**STATED GOAL:**
Print each line of the listing once more, precisely as given.

**TASK INPUT:**
===============

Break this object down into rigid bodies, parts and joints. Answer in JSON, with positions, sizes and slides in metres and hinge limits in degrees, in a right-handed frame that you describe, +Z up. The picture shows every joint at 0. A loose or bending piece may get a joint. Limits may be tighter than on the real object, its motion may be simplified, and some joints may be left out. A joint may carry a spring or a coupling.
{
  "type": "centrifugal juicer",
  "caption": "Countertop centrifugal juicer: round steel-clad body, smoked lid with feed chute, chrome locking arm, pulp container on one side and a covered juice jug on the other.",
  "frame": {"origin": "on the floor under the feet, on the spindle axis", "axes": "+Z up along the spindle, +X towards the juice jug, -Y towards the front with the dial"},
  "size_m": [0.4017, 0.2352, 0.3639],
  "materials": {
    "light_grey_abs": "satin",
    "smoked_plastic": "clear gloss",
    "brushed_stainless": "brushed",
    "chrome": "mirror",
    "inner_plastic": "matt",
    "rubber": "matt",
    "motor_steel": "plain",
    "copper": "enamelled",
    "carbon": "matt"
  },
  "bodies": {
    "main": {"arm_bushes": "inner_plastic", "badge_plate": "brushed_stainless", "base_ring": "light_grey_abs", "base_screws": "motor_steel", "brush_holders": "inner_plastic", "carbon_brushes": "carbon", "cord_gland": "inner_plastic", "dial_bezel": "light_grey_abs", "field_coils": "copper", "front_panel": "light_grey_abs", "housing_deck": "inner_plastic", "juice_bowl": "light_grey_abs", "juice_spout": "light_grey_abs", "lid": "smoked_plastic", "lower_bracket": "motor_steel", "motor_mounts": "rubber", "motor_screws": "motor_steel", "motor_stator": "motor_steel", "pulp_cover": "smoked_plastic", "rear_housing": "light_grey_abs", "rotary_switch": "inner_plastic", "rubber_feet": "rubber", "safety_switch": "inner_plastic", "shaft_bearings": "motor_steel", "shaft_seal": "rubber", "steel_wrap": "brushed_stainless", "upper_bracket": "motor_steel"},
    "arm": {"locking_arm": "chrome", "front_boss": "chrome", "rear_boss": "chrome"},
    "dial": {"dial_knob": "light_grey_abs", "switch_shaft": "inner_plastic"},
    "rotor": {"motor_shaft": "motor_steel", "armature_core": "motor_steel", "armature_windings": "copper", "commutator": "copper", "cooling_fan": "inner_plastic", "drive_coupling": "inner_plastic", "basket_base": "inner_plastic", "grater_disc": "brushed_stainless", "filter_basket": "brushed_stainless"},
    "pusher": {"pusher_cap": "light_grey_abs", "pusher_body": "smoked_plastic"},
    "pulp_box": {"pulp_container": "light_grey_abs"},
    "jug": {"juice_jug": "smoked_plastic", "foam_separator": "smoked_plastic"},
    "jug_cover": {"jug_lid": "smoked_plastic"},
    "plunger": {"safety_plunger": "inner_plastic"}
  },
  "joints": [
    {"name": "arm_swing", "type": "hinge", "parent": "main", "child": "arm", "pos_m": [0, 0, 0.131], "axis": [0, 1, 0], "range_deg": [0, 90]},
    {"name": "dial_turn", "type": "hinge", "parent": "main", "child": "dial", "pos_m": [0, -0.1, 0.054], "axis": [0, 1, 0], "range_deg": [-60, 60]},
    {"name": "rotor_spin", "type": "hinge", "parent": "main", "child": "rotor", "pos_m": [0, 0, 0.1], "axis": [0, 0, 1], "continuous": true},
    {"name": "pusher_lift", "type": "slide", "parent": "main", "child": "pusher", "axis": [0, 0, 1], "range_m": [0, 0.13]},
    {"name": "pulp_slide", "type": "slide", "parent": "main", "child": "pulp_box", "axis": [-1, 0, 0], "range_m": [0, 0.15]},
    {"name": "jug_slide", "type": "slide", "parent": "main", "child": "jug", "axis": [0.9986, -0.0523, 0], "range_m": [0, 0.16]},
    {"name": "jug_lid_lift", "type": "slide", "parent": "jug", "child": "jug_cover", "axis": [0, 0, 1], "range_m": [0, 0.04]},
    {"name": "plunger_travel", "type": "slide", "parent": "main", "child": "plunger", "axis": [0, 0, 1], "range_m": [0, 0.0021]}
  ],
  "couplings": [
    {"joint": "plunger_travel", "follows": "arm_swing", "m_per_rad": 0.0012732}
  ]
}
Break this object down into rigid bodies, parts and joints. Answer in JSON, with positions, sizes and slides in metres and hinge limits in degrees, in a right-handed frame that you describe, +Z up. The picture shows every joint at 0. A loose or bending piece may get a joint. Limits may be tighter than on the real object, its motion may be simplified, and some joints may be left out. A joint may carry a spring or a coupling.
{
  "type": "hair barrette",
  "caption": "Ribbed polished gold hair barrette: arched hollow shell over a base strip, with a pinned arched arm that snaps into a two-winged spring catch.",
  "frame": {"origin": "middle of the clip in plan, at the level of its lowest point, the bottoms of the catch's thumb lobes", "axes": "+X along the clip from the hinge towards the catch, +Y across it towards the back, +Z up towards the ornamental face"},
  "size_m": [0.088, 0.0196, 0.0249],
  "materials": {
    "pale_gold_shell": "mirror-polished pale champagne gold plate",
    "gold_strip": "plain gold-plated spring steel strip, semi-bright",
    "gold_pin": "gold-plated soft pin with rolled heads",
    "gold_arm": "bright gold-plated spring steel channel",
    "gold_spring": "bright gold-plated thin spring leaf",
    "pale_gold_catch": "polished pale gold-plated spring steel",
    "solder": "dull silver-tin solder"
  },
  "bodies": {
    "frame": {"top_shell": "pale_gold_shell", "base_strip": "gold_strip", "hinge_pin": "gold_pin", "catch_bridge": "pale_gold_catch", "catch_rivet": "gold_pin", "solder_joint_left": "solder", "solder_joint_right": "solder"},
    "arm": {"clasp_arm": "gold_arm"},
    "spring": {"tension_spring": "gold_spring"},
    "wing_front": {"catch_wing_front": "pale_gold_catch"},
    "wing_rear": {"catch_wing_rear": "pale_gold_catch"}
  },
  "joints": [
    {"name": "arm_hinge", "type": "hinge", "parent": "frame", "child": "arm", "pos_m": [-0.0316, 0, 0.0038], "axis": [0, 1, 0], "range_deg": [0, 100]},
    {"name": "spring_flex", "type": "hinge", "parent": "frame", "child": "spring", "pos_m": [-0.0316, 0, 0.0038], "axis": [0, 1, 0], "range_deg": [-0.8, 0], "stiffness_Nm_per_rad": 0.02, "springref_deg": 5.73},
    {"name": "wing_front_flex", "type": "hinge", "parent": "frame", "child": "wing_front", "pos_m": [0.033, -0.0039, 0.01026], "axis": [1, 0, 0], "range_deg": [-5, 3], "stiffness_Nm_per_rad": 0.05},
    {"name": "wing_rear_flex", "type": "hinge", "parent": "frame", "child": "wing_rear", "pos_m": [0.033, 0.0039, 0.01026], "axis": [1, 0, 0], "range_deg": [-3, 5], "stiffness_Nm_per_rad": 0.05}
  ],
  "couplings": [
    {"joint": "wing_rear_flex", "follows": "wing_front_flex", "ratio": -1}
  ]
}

===============

**EXPECTED OUTPUT:**
Break this object down into rigid bodies, parts and joints. Answer in JSON, with positions, sizes and slides in metres and hinge limits in degrees, in a right-handed frame that you describe, +Z up. The picture shows every joint at 0. A loose or bending piece may get a joint. Limits may be tighter than on the real object, its motion may be simplified, and some joints may be left out. A joint may carry a spring or a coupling.
{
  "type": "centrifugal juicer",
  "caption": "Countertop centrifugal juicer: round steel-clad body, smoked lid with feed chute, chrome locking arm, pulp container on one side and a covered juice jug on the other.",
  "frame": {"origin": "on the floor under the feet, on the spindle axis", "axes": "+Z up along the spindle, +X towards the juice jug, -Y towards the front with the dial"},
  "size_m": [0.4017, 0.2352, 0.3639],
  "materials": {
    "light_grey_abs": "satin",
    "smoked_plastic": "clear gloss",
    "brushed_stainless": "brushed",
    "chrome": "mirror",
    "inner_plastic": "matt",
    "rubber": "matt",
    "motor_steel": "plain",
    "copper": "enamelled",
    "carbon": "matt"
  },
  "bodies": {
    "main": {"arm_bushes": "inner_plastic", "badge_plate": "brushed_stainless", "base_ring": "light_grey_abs", "base_screws": "motor_steel", "brush_holders": "inner_plastic", "carbon_brushes": "carbon", "cord_gland": "inner_plastic", "dial_bezel": "light_grey_abs", "field_coils": "copper", "front_panel": "light_grey_abs", "housing_deck": "inner_plastic", "juice_bowl": "light_grey_abs", "juice_spout": "light_grey_abs", "lid": "smoked_plastic", "lower_bracket": "motor_steel", "motor_mounts": "rubber", "motor_screws": "motor_steel", "motor_stator": "motor_steel", "pulp_cover": "smoked_plastic", "rear_housing": "light_grey_abs", "rotary_switch": "inner_plastic", "rubber_feet": "rubber", "safety_switch": "inner_plastic", "shaft_bearings": "motor_steel", "shaft_seal": "rubber", "steel_wrap": "brushed_stainless", "upper_bracket": "motor_steel"},
    "arm": {"locking_arm": "chrome", "front_boss": "chrome", "rear_boss": "chrome"},
    "dial": {"dial_knob": "light_grey_abs", "switch_shaft": "inner_plastic"},
    "rotor": {"motor_shaft": "motor_steel", "armature_core": "motor_steel", "armature_windings": "copper", "commutator": "copper", "cooling_fan": "inner_plastic", "drive_coupling": "inner_plastic", "basket_base": "inner_plastic", "grater_disc": "brushed_stainless", "filter_basket": "brushed_stainless"},
    "pusher": {"pusher_cap": "light_grey_abs", "pusher_body": "smoked_plastic"},
    "pulp_box": {"pulp_container": "light_grey_abs"},
    "jug": {"juice_jug": "smoked_plastic", "foam_separator": "smoked_plastic"},
    "jug_cover": {"jug_lid": "smoked_plastic"},
    "plunger": {"safety_plunger": "inner_plastic"}
  },
  "joints": [
    {"name": "arm_swing", "type": "hinge", "parent": "main", "child": "arm", "pos_m": [0, 0, 0.131], "axis": [0, 1, 0], "range_deg": [0, 90]},
    {"name": "dial_turn", "type": "hinge", "parent": "main", "child": "dial", "pos_m": [0, -0.1, 0.054], "axis": [0, 1, 0], "range_deg": [-60, 60]},
    {"name": "rotor_spin", "type": "hinge", "parent": "main", "child": "rotor", "pos_m": [0, 0, 0.1], "axis": [0, 0, 1], "continuous": true},
    {"name": "pusher_lift", "type": "slide", "parent": "main", "child": "pusher", "axis": [0, 0, 1], "range_m": [0, 0.13]},
    {"name": "pulp_slide", "type": "slide", "parent": "main", "child": "pulp_box", "axis": [-1, 0, 0], "range_m": [0, 0.15]},
    {"name": "jug_slide", "type": "slide", "parent": "main", "child": "jug", "axis": [0.9986, -0.0523, 0], "range_m": [0, 0.16]},
    {"name": "jug_lid_lift", "type": "slide", "parent": "jug", "child": "jug_cover", "axis": [0, 0, 1], "range_m": [0, 0.04]},
    {"name": "plunger_travel", "type": "slide", "parent": "main", "child": "plunger", "axis": [0, 0, 1], "range_m": [0, 0.0021]}
  ],
  "couplings": [
    {"joint": "plunger_travel", "follows": "arm_swing", "m_per_rad": 0.0012732}
  ]
}
Break this object down into rigid bodies, parts and joints. Answer in JSON, with positions, sizes and slides in metres and hinge limits in degrees, in a right-handed frame that you describe, +Z up. The picture shows every joint at 0. A loose or bending piece may get a joint. Limits may be tighter than on the real object, its motion may be simplified, and some joints may be left out. A joint may carry a spring or a coupling.
{
  "type": "hair barrette",
  "caption": "Ribbed polished gold hair barrette: arched hollow shell over a base strip, with a pinned arched arm that snaps into a two-winged spring catch.",
  "frame": {"origin": "middle of the clip in plan, at the level of its lowest point, the bottoms of the catch's thumb lobes", "axes": "+X along the clip from the hinge towards the catch, +Y across it towards the back, +Z up towards the ornamental face"},
  "size_m": [0.088, 0.0196, 0.0249],
  "materials": {
    "pale_gold_shell": "mirror-polished pale champagne gold plate",
    "gold_strip": "plain gold-plated spring steel strip, semi-bright",
    "gold_pin": "gold-plated soft pin with rolled heads",
    "gold_arm": "bright gold-plated spring steel channel",
    "gold_spring": "bright gold-plated thin spring leaf",
    "pale_gold_catch": "polished pale gold-plated spring steel",
    "solder": "dull silver-tin solder"
  },
  "bodies": {
    "frame": {"top_shell": "pale_gold_shell", "base_strip": "gold_strip", "hinge_pin": "gold_pin", "catch_bridge": "pale_gold_catch", "catch_rivet": "gold_pin", "solder_joint_left": "solder", "solder_joint_right": "solder"},
    "arm": {"clasp_arm": "gold_arm"},
    "spring": {"tension_spring": "gold_spring"},
    "wing_front": {"catch_wing_front": "pale_gold_catch"},
    "wing_rear": {"catch_wing_rear": "pale_gold_catch"}
  },
  "joints": [
    {"name": "arm_hinge", "type": "hinge", "parent": "frame", "child": "arm", "pos_m": [-0.0316, 0, 0.0038], "axis": [0, 1, 0], "range_deg": [0, 100]},
    {"name": "spring_flex", "type": "hinge", "parent": "frame", "child": "spring", "pos_m": [-0.0316, 0, 0.0038], "axis": [0, 1, 0], "range_deg": [-0.8, 0], "stiffness_Nm_per_rad": 0.02, "springref_deg": 5.73},
    {"name": "wing_front_flex", "type": "hinge", "parent": "frame", "child": "wing_front", "pos_m": [0.033, -0.0039, 0.01026], "axis": [1, 0, 0], "range_deg": [-5, 3], "stiffness_Nm_per_rad": 0.05},
    {"name": "wing_rear_flex", "type": "hinge", "parent": "frame", "child": "wing_rear", "pos_m": [0.033, 0.0039, 0.01026], "axis": [1, 0, 0], "range_deg": [-3, 5], "stiffness_Nm_per_rad": 0.05}
  ],
  "couplings": [
    {"joint": "wing_rear_flex", "follows": "wing_front_flex", "ratio": -1}
  ]
}